#### INSTRUCTIONS TO FOLLOW:
Output a verbatim copy of the data, cut off after the line that contains "the first sector.".

#### DATA:
○ ○ ○ ○ ○

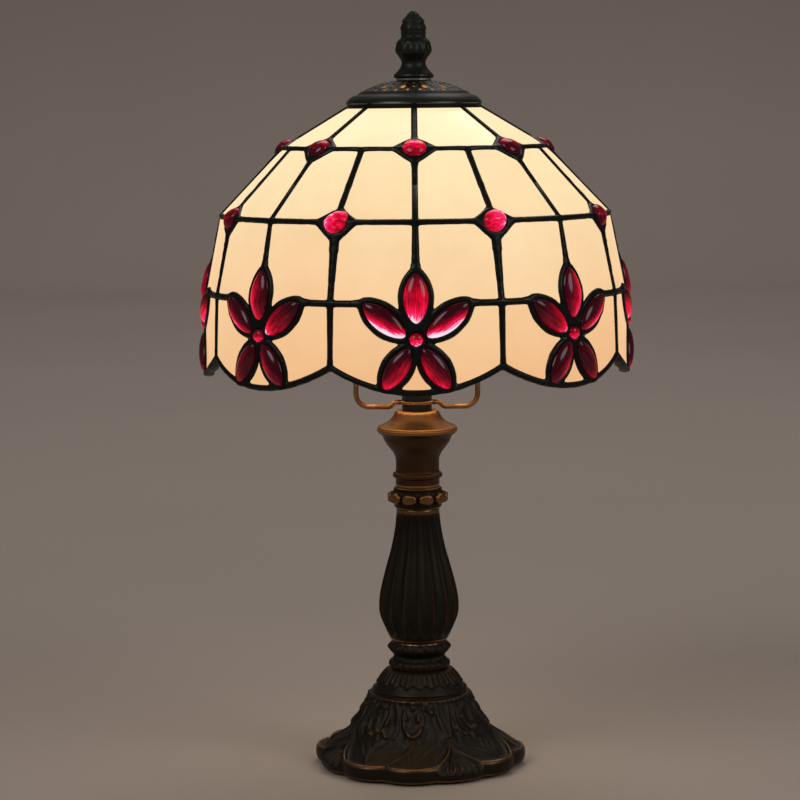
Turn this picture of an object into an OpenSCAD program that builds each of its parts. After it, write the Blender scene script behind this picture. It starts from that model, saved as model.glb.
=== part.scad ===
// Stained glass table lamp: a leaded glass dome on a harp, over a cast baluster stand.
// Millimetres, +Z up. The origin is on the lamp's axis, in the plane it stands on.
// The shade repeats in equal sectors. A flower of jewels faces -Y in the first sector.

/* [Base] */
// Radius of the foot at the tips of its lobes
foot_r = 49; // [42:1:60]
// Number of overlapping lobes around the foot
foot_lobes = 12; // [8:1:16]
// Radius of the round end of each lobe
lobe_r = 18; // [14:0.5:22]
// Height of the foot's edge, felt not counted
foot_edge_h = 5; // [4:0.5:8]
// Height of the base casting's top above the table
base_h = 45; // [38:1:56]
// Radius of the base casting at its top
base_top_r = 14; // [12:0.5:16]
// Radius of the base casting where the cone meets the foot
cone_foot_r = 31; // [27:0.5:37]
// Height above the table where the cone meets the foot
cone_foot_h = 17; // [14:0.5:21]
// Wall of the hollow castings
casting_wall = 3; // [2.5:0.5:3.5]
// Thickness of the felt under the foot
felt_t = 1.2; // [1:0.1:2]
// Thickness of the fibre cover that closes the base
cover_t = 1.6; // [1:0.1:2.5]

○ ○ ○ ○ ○

#### SOLVED EXERCISE:
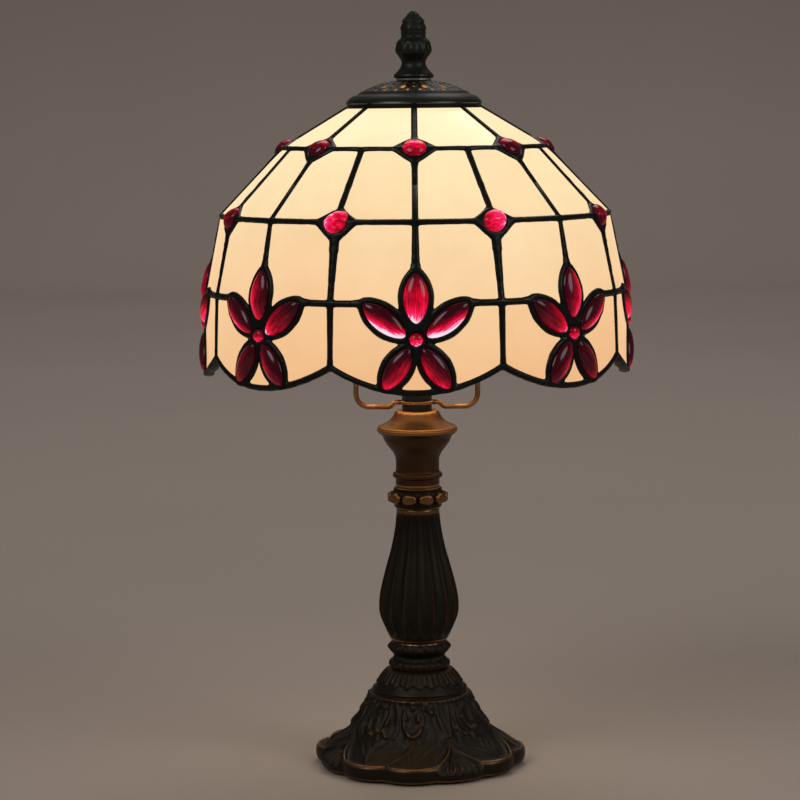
Turn this picture of an object into an OpenSCAD program that builds each of its parts. After it, write the Blender scene script behind this picture. It starts from that model, saved as model.glb.
=== part.scad ===
// Stained glass table lamp: a leaded glass dome on a harp, over a cast baluster stand.
// Millimetres, +Z up. The origin is on the lamp's axis, in the plane it stands on.
// The shade repeats in equal sectors. A flower of jewels faces -Y in the first sector.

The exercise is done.